SOURCE EXCERPT
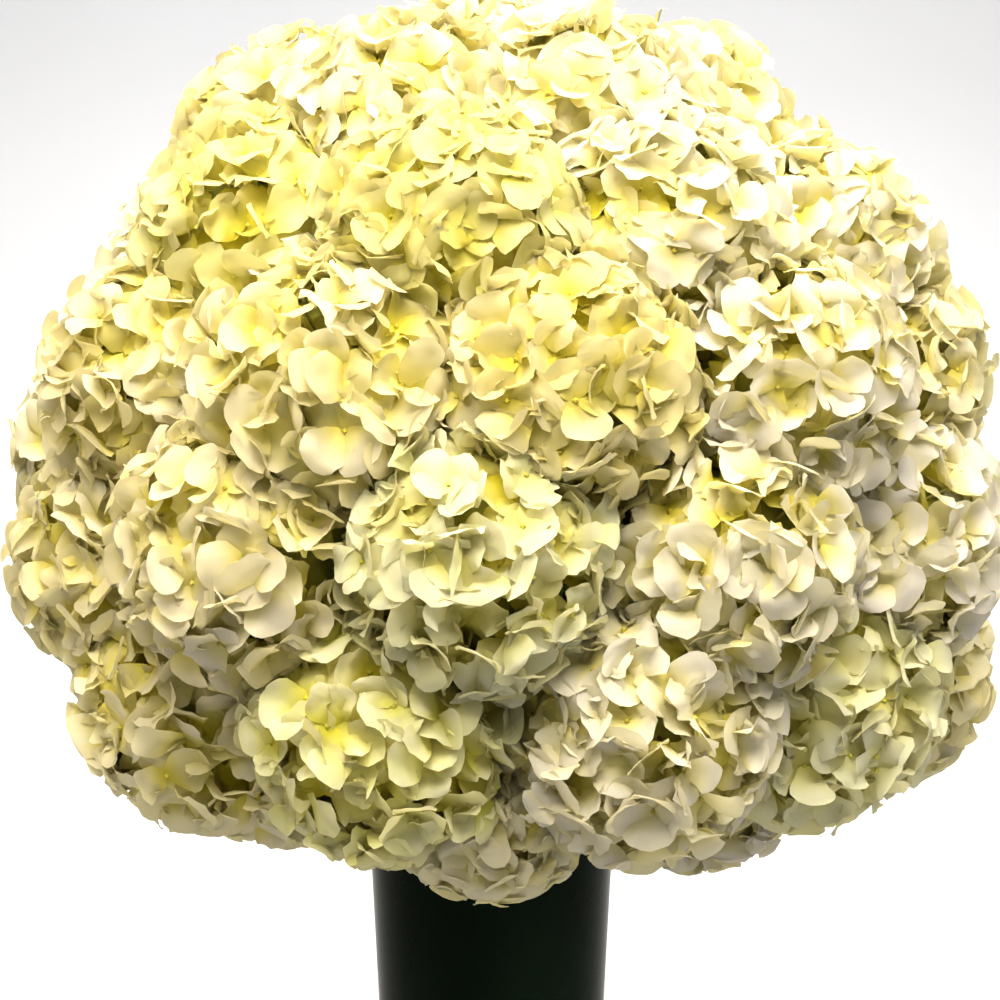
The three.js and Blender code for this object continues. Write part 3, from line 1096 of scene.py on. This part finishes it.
@dataclass
class Tie:
    """Twine wound round the bundle of stems, ending in a small knot."""

    inner_radius: float = 34.9 * MM
    low: float = 266 * MM
    high: float = 280 * MM
    thickness: float = 2.6 * MM
    turns: int = 5
    turn_steps: int = 48
    knot_size: float = 3.4 * MM
    twist_step: float = 0.8 * MM

    def build(self, material: bpy.types.Material) -> bpy.types.Object:
        """Makes the twine as one object."""
        mesh = SheetMesh("along", "side")
        radius = self.inner_radius + self.thickness / 2
        steps = np.linspace(0, self.turns, self.turns * self.turn_steps + 1)
        climb = (self.high - self.low - self.thickness) * steps / self.turns
        heights = self.low + self.thickness / 2 + climb
        spin = 2 * math.pi * steps - math.pi / 2
        path = np.stack([radius * np.cos(spin), radius * np.sin(spin), heights], axis=-1)
        self._strand(mesh, path)
        middle = np.array([0.0, -radius - 1.0 * MM, (self.low + self.high) / 2])
        self._strand(mesh, middle + self._knot())
        return mesh.build("twine_tie", material)

    def _knot(self) -> Array:
        """The looped line of the knot, about its middle."""
        turn, size = np.linspace(0, 2 * math.pi, 25), self.knot_size
        across = size * (np.sin(turn) + 0.9 * np.sin(2 * turn)) * 0.8
        deep = 0.5 * size * np.sin(3 * turn) * 0.6
        up = size * (np.cos(turn) - 0.9 * np.cos(2 * turn)) * 0.8
        return np.stack([across, deep, up], axis=-1)

    def _strand(self, mesh: SheetMesh, path: Array) -> None:
        """Adds one length of twine.

        Args:
            mesh: The mesh that it goes into.
            path: The line that it follows.
        """
        sides = 8
        steps = np.linalg.norm(np.diff(path, axis=0), axis=1)
        along = np.concatenate([[0], np.cumsum(steps)]) / self.twist_step
        mesh.add(
            tube(path, self.thickness / 2, sides),
            along=along[None, :, None],
            side=np.linspace(0, 1, sides + 1)[None, None],
        )


@dataclass(frozen=True)
class Lamp:
    """One square soft light: its place, aim and size in metres, power in watts and spread in degrees."""

    name: str
    place: Point
    aim: Point
    size: float
    power: float
    colour: Colour
    spread: float

    def build(self) -> None:
        """Adds the light to the scene."""
        light = bpy.data.lights.new(self.name, "AREA")
        light.size = self.size
        light.energy = self.power
        light.color = self.colour
        light.spread = math.radians(self.spread)
        lamp = bpy.data.objects.new(self.name, light)
        lamp.location = self.place
        aim = Vector(self.aim) - Vector(self.place)
        lamp.rotation_euler = aim.to_track_quat("-Z", "Y").to_euler()
        bpy.context.scene.collection.objects.link(lamp)


@dataclass
class Studio:
    """The floor, the lights and the camera."""

    view_elevation: float = 6.0
    view_distance: float = 1.7
    view_width: float = 0.576
    view_target: Point = (5 * MM, 0.0, 470 * MM)
    fill_above: float = 0.90
    fill_colour: Colour = (1.0, 0.96, 0.84)
    room_strength: float = 0.75
    light_bounces: int = 2
    lamps: tuple[Lamp, ...] = (
        Lamp("overhead", (0.0, -0.85, 2.1), (0.0, 0.12, 0.80), 1.7, 31, (1.0, 0.92, 0.75), 80),
        Lamp("front_left", (-2.1, -1.0, 1.8), (0.0, 0.0, 0.65), 1.0, 3.4, (1.0, 0.78, 0.45), 100),
        Lamp("right_side", (2.0, -0.8, 1.9), (0.0, 0.0, 0.65), 1.0, 1.6, (1.0, 0.97, 0.92), 100),
        Lamp("back_wash", (0.0, 1.6, 3.2), (0.0, 2.9, 0.5), 2.6, 145, (1.0, 1.0, 1.0), 120),
    )

    def floor(self) -> None:
        """Makes the pale floor, which curves up into a backdrop behind the object."""
        front, back, bend, top = -4.0, 3.0, 1.0, 4.0
        turns = np.radians(np.linspace(0, 90, 13))
        line = [(front, 0.0)] + [(y, 0.0) for y in np.linspace(-2, back, 6)]
        line += [(back + bend * math.sin(t), bend * (1 - math.cos(t))) for t in turns[1:]]
        line += [(back + bend, top)]
        profile = np.array(line)
        across = np.linspace(-5, 5, 3)
        shape = (len(profile), len(across))
        points = np.stack(
            [
                np.broadcast_to(across[None], shape),
                np.broadcast_to(profile[:, :1], shape),
                np.broadcast_to(profile[:, 1:], shape),
            ],
            axis=-1,
        )
        mesh = SheetMesh()
        mesh.add(points[None])
        mesh.build("studio_floor", StudioFinish().material())

    def lights(self) -> None:
        """Sets the soft room and the lamps: warm from above and the left, whiter from the right."""
        world = bpy.data.worlds.new("white_room")
        world.use_nodes = True
        sky = NodeTree(world.node_tree)
        way = sky.node("ShaderNodeTexCoord", {}, {}).outputs["Generated"]
        up = Signal(sky, sky.node("ShaderNodeSeparateXYZ", {}, {"Vector": way}).outputs["Z"])
        strength = self.fill_above * up.between(0.1, 0.7)
        fill = sky.node("ShaderNodeBackground", {}, {"Color": self.fill_colour, "Strength": strength})
        room = sky.node("ShaderNodeBackground", {}, {"Strength": self.room_strength})
        seen = sky.node("ShaderNodeLightPath", {}, {}).outputs["Is Camera Ray"]
        both = sky.node("ShaderNodeMixShader", {}, {0: seen, 1: fill.outputs[0], 2: room.outputs[0]})
        sky.node("ShaderNodeOutputWorld", {}, {"Surface": both.outputs[0]})
        bpy.context.scene.world = world
        bpy.context.scene.view_settings.view_transform = "Standard"
        bpy.context.scene.cycles.max_bounces = self.light_bounces
        bpy.context.scene.cycles.use_light_tree = False
        for lamp in self.lamps:
            lamp.build()

    def camera(self) -> None:
        """Sets the camera at the photograph's angle, framed as the photograph is."""
        camera = bpy.data.cameras.new("camera")
        camera.lens_unit = "FOV"
        camera.angle = 2 * math.atan(self.view_width / 2 / self.view_distance)
        tilt = math.radians(self.view_elevation)
        forward = Vector((0, math.cos(tilt), -math.sin(tilt)))
        eye = bpy.data.objects.new("camera", camera)
        eye.location = Vector(self.view_target) - forward * self.view_distance
        eye.rotation_euler = forward.to_track_quat("-Z", "Y").to_euler()
        bpy.context.scene.collection.objects.link(eye)
        bpy.context.scene.camera = eye

    def build(self) -> None:
        """Makes the whole studio."""
        self.floor()
        self.lights()
        self.camera()


def place_piece(piece: bpy.types.Object, slot: str, *nodes: str) -> None:
    """Lets a piece ride on the one body and stand for its nodes.

    Args:
        piece: The piece.
        slot: Its material slot; not used.
        nodes: The nodes of the solid model that it replaces.
    """
    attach(piece, BODY)
    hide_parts(*nodes)
    log.info("%s: %d faces", piece.name, len(piece.data.polygons))


def main() -> None:
    """Builds every piece in order."""
    logging.basicConfig(level=logging.INFO, format="%(message)s")
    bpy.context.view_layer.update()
    studio, dome, maker = Studio(), Dome(), HeadMaker()
    studio.build()
    heads = dome.places()
    kinds = (PetalKind.CREAM, PetalKind.IVORY, PetalKind.CREAM, PetalKind.GREEN)
    materials = {kind: kind.value.material() for kind in PetalKind}
    for index, head in enumerate(heads):
        kind = kinds[index % 4]
        piece = maker.build(head, index + 1, materials[kind])
        place_piece(piece, kind.value.slot, head.node)
    place_piece(Stems().build(heads, dome, StemFinish().material()), "stem", "stems")
    place_piece(Vase().build(GlassFinish().material()), "vase_glass", "vase")
    place_piece(Tie().build(TwineFinish().material()), "twine", "tie")
    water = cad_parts["water"]
    water.data.materials.clear()
    water.data.materials.append(WaterFinish().material())


if __name__ == "__main__":
    main()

AIM
Exactly repeat the lines above, from the opening line through the one with "twist_step: float = 0.8 * MM", and include nothing else.

OUTPUT
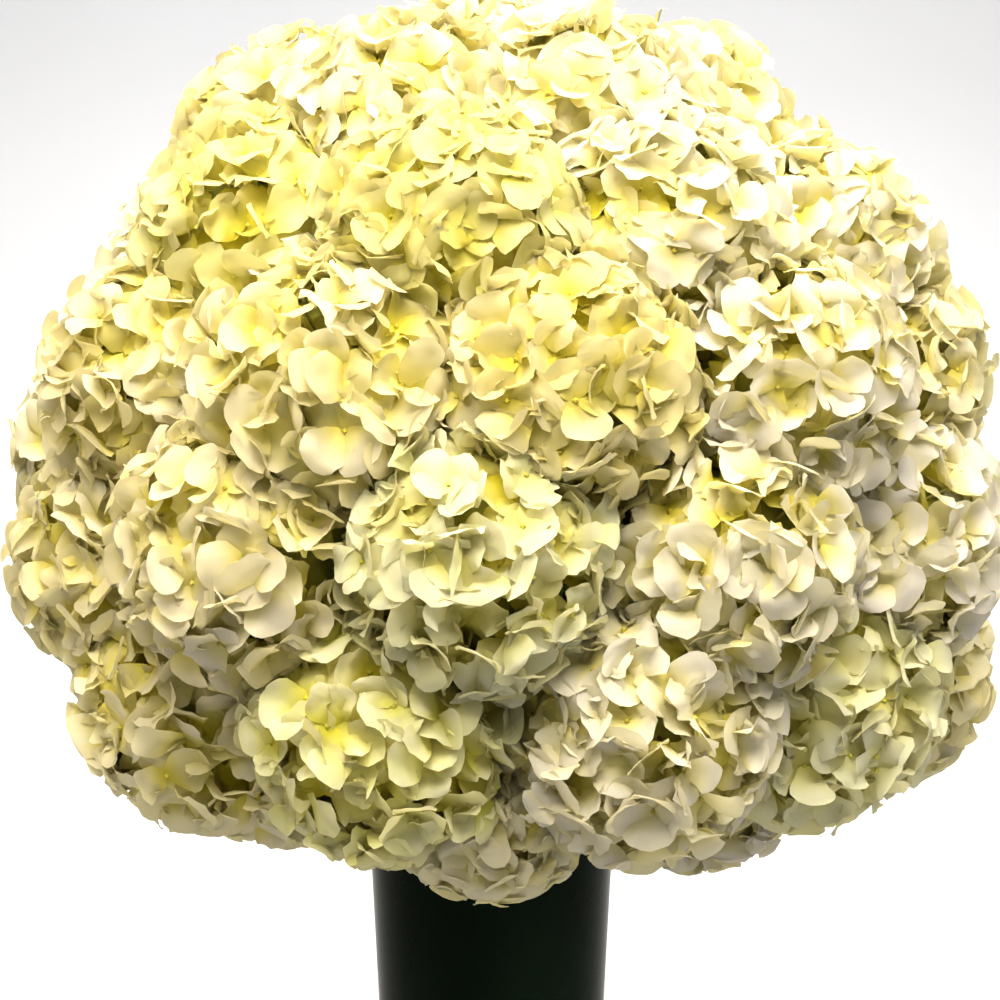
The three.js and Blender code for this object continues. Write part 3, from line 1096 of scene.py on. This part finishes it.
@dataclass
class Tie:
    """Twine wound round the bundle of stems, ending in a small knot."""

    inner_radius: float = 34.9 * MM
    low: float = 266 * MM
    high: float = 280 * MM
    thickness: float = 2.6 * MM
    turns: int = 5
    turn_steps: int = 48
    knot_size: float = 3.4 * MM
    twist_step: float = 0.8 * MM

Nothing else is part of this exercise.